Engineers have typically been enthusiastic and early adopters of new computer technology, especially when it comes to real-time data processing. As PC technology has advanced, they first applied analog, then digital technology. They have moved from isolated computers to wired and wireless networks for implementing real-time data communication in their process control systems. Moving to the cloud would seem like the next logical step, but as with each previous step, this evolution will require changes in thinking and communications design.
To open a dialog about what these design changes might be, we list here what we understand to be nine core requirements for a cloud system to support the flow of real-time data for industrial, embedded and financial systems. Each of these is discussed in more detail in related Real-Time Cloud blog posts (blue links).
Data Rates and Latency
1. High-speed “push” data sources. The data should be pushed out to the cloud, and then pushed to the user. Polling requires too much time and uses too much bandwidth. Push technology also enables machine-to-machine communication.
2. Publish/subscribe data delivery. In an event-driven model a user makes a request for data one time, then gets updates whenever they occur.
3. Low-latency data transmission. The data needs to flow quickly and effortlessly through the system, through an in-memory real-time database. Relational databases typically used for business systems are too slow.
Reversing Client/Server Relationship to Keep Firewalls Closed
4. Reverse the client/server relationship. The typical client/server thinking is to treat an in-plant control system as a server (it is, after all, the source of the data), and the cloud service as a client to that in-plant system. This means there needs to be an open firewall port directly into the in-plant control system. Secure cloud-based systems need to reverse the client/server relationship by having the in-plant system act as the client and the cloud service act as the server, even though the in-plant system is the data source. This allows the in-plant system to stream data to the cloud service without exposing itself to the Internet.
Data-Centric Infrastructure
5. Data-centric, not web-centric, design. The data stays in its simplest format, with no HTML or XML code, for lowest possible latency.
6. Raw data access at the cloud. The raw data flows from the source, through the cloud, to the user, and gets converted to other formats (such as HTML, XML, SQL, etc.) at the last instant.
7. Multiple user types. Different users, such as web browsers, databases, spreadsheets, and machine-to-machine systems access a single data source.
Redundancy
8. Independent, hot-standby, redundant cloud systems. It should be possible to provide fully redundant data paths from inside the plant firewall to inside the client firewall, that can switch over in milliseconds in case of any service outage.
LAN-to-LAN via the Cloud
9. LAN-to-LAN bridging and synchronization. The system maintains a complete copy of the data set on the source LAN, and sends it across to the user LAN, continuously updating it in real time for live replication of the data on both LANs.
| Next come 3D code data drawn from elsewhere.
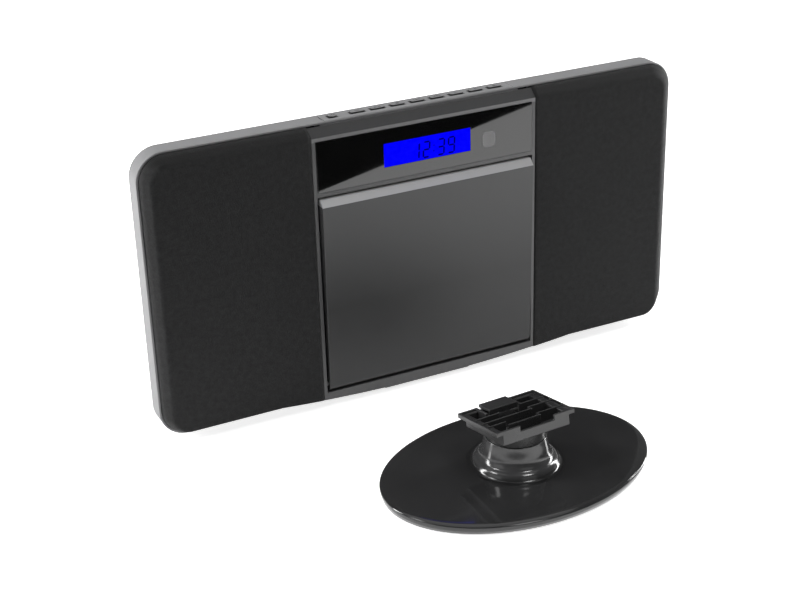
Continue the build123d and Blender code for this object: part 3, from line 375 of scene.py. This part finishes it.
def ring_piece(name, rings, slot_name, body, replaced=(), pole=False, loop=False):
    """A surface through rings of points, an array of ring, point round the ring, and X Y Z.

    Ring points close on themselves. Pole closes the last ring with a fan to its middle, and loop
    joins the last ring to the first.
    """
    count, around, _ = rings.shape
    points = rings.reshape(-1, 3)
    ring, step = np.meshgrid(np.arange(count if loop else count - 1), np.arange(around), indexing="ij")
    onward = (step + 1) % around
    outer = (ring + 1) % count
    faces = np.stack([ring * around + step, ring * around + onward,
                      outer * around + onward, outer * around + step], -1).reshape(-1, 4).tolist()
    if pole:
        last = (count - 1) * around
        here = np.arange(around)
        fan = np.stack([last + here, last + (here + 1) % around, np.full(around, len(points))], -1)
        points = np.vstack([points, rings[-1].mean(0)])
        faces += fan.tolist()
    mesh = bpy.data.meshes.new(name)
    mesh.from_pydata(points.tolist(), [], faces)
    mesh.polygons.foreach_set("use_smooth", np.ones(len(mesh.polygons), bool))
    mesh.update()
    piece = bpy.data.objects.new(name, mesh)
    bpy.context.scene.collection.objects.link(piece)
    paint(piece, finishes[slot_name])
    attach(piece, body)
    if replaced:
        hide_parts(*replaced)
    return piece


def thicken(piece, thickness):
    """Gives a surface that thickness on its inner side."""
    solid = piece.modifiers.new("thickness", "SOLIDIFY")
    solid.thickness = thickness
    solid.offset = -1.0
    return piece


def stretch(a, b, count):
    """Points from a towards b, the last one left out."""
    share = np.linspace(0, 1, count, endpoint=False)[:, None]
    return np.array(a) + share * (np.array(b) - np.array(a))


def arc(centre, radius, start, end, count):
    """Points on a circle from angle start to end in degrees, the last one left out."""
    angle = np.radians(np.linspace(start, end, count, endpoint=False))
    return np.array(centre) + radius * np.stack([np.cos(angle), np.sin(angle)], -1)


def bezier(a, b, c, d, count):
    """Cubic curve a(1-t)^3 + 3b(1-t)^2 t + 3c(1-t)t^2 + d t^3, with its last point left out."""
    t = np.linspace(0, 1, count, endpoint=False)[:, None]
    a, b, c, d = (np.array(p, float) for p in (a, b, c, d))
    return a * (1 - t) ** 3 + 3 * b * (1 - t) ** 2 * t + 3 * c * (1 - t) * t**2 + d * t**3


# The lower edge of the cabinet: an arc that drops 5.5 mm over 118 mm each side of the middle.
BOW_HALF, BOW_DROP = 118 * MM, 5.5 * MM
BOW_RADIUS = (BOW_HALF**2 + BOW_DROP**2) / (2 * BOW_DROP)


def grille_outline(seam, outer, low, high, radius, rise):
    """One speaker field's outline in X and Z, from the seam's top corner round by the outer side.

    The lower edge follows z = rise + R - sqrt(R^2 - x^2) up to low and is straight from there.
    """
    bow_radius = BOW_RADIUS - rise
    bow_end = math.sqrt(bow_radius**2 - (BOW_RADIUS - low) ** 2)
    x = np.linspace(bow_end, seam, 24, endpoint=False)
    bow = np.stack([x, BOW_RADIUS - np.sqrt(bow_radius**2 - x**2)], -1)
    return np.vstack([
        stretch((seam, high), (outer - radius, high), 40),
        arc((outer - radius, high - radius), radius, 90, 0, 20),
        stretch((outer, high - radius), (outer, low + radius), 50),
        arc((outer - radius, low + radius), radius, 0, -90, 20),
        stretch((outer - radius, low), (bow_end, low), 24),
        bow,
        stretch((seam, BOW_RADIUS - math.sqrt(bow_radius**2 - seam**2)), (seam, high), 50),
    ])


def grille(side, name):
    """Cloth pulled over one speaker frame.

    Ring k lies f(k) of the way over the bevel: drawn in by 6.0 f at the side, 5.5 f at the top and
    2.0 f at the bottom, and forward by 6.2 min(f, 1) with the ridge at f = 1 rounded off by the
    curve through f = 0.7, 1 and 1.45. From there the rings shrink to the middle of the flat face.
    """
    low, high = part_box(name)
    outer = max(abs(low.x), abs(high.x))
    seam = min(abs(low.x), abs(high.x))
    back = high.y
    front = low.y
    rim_low = BOW_DROP + 2.5 * MM
    t = np.linspace(0, 1, 9)
    over = np.concatenate([[0.0, 0.35], 0.7 * (1 - t) ** 2 + 2 * t * (1 - t) + 1.45 * t**2])
    forward = np.concatenate([[0.0, 0.35], 0.7 * (1 - t) ** 2 + 2 * t * (1 - t) + t**2])
    rings = []
    edge = grille_outline(seam, outer, rim_low, high.z, 17.5 * MM, 2.5 * MM)
    for depth in (back, -0.4 * MM):
        rings.append(np.column_stack([edge[:, 0], np.full(len(edge), depth), edge[:, 1]]))
    for f, g in zip(over, forward):
        turned = max(0.0, f - 0.8)
        line = grille_outline(seam + 1.1 * MM * turned, outer - 6.0 * MM * f, rim_low + 2.0 * MM * f,
                              high.z - 5.5 * MM * f, (17.5 - 6.0 * f) * MM, (2.5 + 2.0 * f) * MM)
        depth = np.full(len(line), -1.0 * MM + g * (front + 1.0 * MM))
        rings.append(np.column_stack([line[:, 0], depth, line[:, 1]]))
    face_edge = rings[-1]
    middle = face_edge.mean(0)
    for share in (0.97, 0.85, 0.65, 0.4, 0.15):
        rings.append(middle + (face_edge - middle) * share)
    rings = np.array(rings)
    rings[:, :, 0] *= side
    if side < 0:
        rings = rings[:, ::-1]
    cloth = ring_piece("cloth_" + name.split("_")[0], rings, "grille_cloth", "unit", (name,), pole=True)
    thicken(cloth, 0.6 * MM)
    return cloth


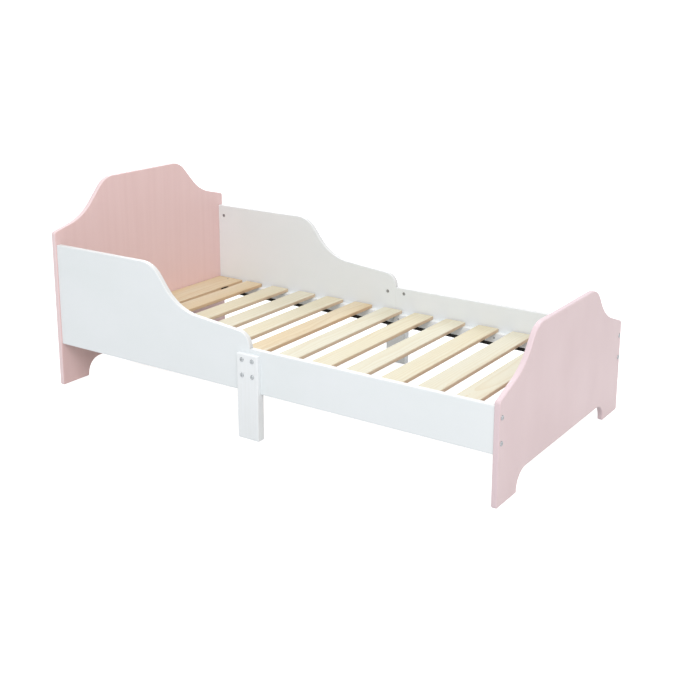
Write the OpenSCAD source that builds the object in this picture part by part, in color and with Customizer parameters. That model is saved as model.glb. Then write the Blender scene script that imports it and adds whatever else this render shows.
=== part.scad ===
// Toddler bed: two shaped end boards, split side panels, middle legs and a roll-out slat base.
// Frame: X runs from the head to the foot, Y across the bed, Z up; the floor is z = 0.

/* [Overall] */
// Length over the end boards
bed_l = 1430; // [1400:5:1480]
// Width over the end boards
bed_w = 740; // [720:5:780]
// Thickness of the end boards and the side panels
board_t = 15; // [15:1:18]

/* [Headboard] */
// Height of the headboard
head_h = 594; // [570:2:640]
// Length of the level top edge of the headboard
head_flat = 260; // [230:5:280]
// Radius where the headboard's top edge turns down
head_crown_r = 75; // [60:5:80]
// Radius of the hollow above the headboard's shoulder
head_hollow_r = 160; // [140:5:165]

/* [Footboard] */
// Height of the footboard
foot_h = 391; // [370:2:420]
// Length of the level top edge of the footboard
foot_flat = 292; // [260:4:296]
// Radius where the footboard's top edge turns down
foot_crown_r = 70; // [55:5:75]
// Radius of the hollow above the footboard's shoulder
foot_hollow_r = 170; // [150:5:175]

/* [End board feet] */
// Width of each foot of the end boards
foot_w = 103; // [85:1:120]
// Height of the arch between the feet
arch_h = 51; // [46:1:70]
// Radius of the arch's corners
arch_r = 45; // [30:1:46]

/* [Side panels] */
// Height of the panels' lower edge above the floor
panel_z = 127; // [115:1:135]
// Height of the guard's top edge
guard_top = 424; // [410:1:440]
// Height of the low rail at the foot end
rail_top = 245; // [240:1:255]
// Position of the joint between guard panel and low rail, from the bed's centre
joint_x = 3; // [0:1:10]
// Set-back of the panels from the end boards' front edges
panel_inset = 5; // [3:1:8]

/* [Middle legs] */
// Width of a middle leg
leg_w = 68; // [60:2:80]
// Height of a middle leg
leg_h = 233; // [226:1:238]
// Thickness of a middle leg below the panels
leg_t = 25; // [25:0.5:28]
// Thickness of the leg's tongue in front of the panels
tongue_t = 12.5; // [10:0.5:14]

/* [Slat base] */
// Height of the slat tops
slat_top = 178; // [172:1:184]
// Thickness of the slats
slat_t = 12; // [10:1:14]
// Width of the ordinary slats
slat_w = 66; // [58:1:72]
// Width of the first slat, beside the headboard
first_w = 100; // [80:2:100]
// Distance from one ordinary slat to the next
slat_pitch = 109.2; // [104:0.2:109.8]
// Gap between a slat's end and the side panels
slat_gap = 7; // [4:1:10]
// Depth of the battens that carry the slats
cleat_d = 20; // [18:1:24]
// Height of the battens that carry the slats
cleat_h = 30; // [24:1:34]
// Width of the webbing under the slats
strap_w = 25; // [20:1:30]

/* [Hardware] */
// Diameter of the bolt heads
head_d = 12; // [10:0.5:13]
// Diameter of the bolts' threaded shanks
bolt_d = 6; // [5:0.5:6]
// Diameter of the barrel nuts
barrel_d = 10; // [9:0.5:11]
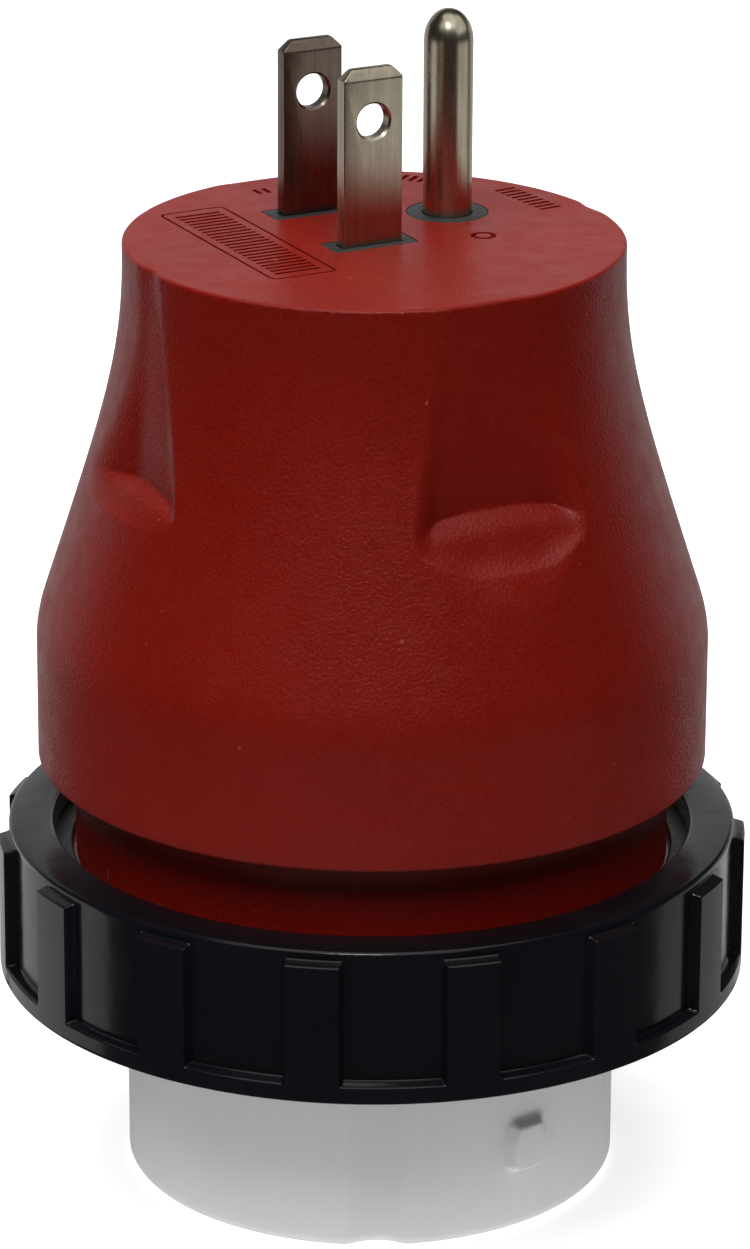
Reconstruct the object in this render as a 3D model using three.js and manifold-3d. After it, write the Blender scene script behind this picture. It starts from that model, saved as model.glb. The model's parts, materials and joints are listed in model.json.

Should the cloud communication channel be lost, local clients and servers don’t need to respond to the network failure. Individual control areas within a distributed system can continue operating as “islands of automation” until the cloud connection recovers.
Taken together, we feel these nine core requirements are needed to support a robust real-time cloud system. These are, of course, in addition to the need to find a good cloud hosting service that provides a favourable service level agreement (SLA), solid performance, and security.
I think “Data Rates and Latency” aspects are critical enablers from a “Real-time” context. Interestingly Amazon Cloud’s AWS direct connect services offering 10 GBPS dedicated and secure network connects combined with other services like Amazon SQS and SNS are very interesting to explore from this perspective.
Hi Sankar,
Of course, the faster your network connection, the better your system will run. We must assume a robust infrastructure to support any kind of real-time data flow. With that in place, you can look at the kind of services and middleware that offer the best performance.
Services like Amazon SQS (Simple Queue Service) or Amazon SNS (Simple Notification Service) have been designed for people to send email-type messages to a number of subscribers in a variety of formats such as email, HTTP, and SMS. This is not a data-centric design, so it may not be capable of large-volume, high-speed, automated transmission of raw data values from financial, industrial, or embedded sources.
Best regards,
Bob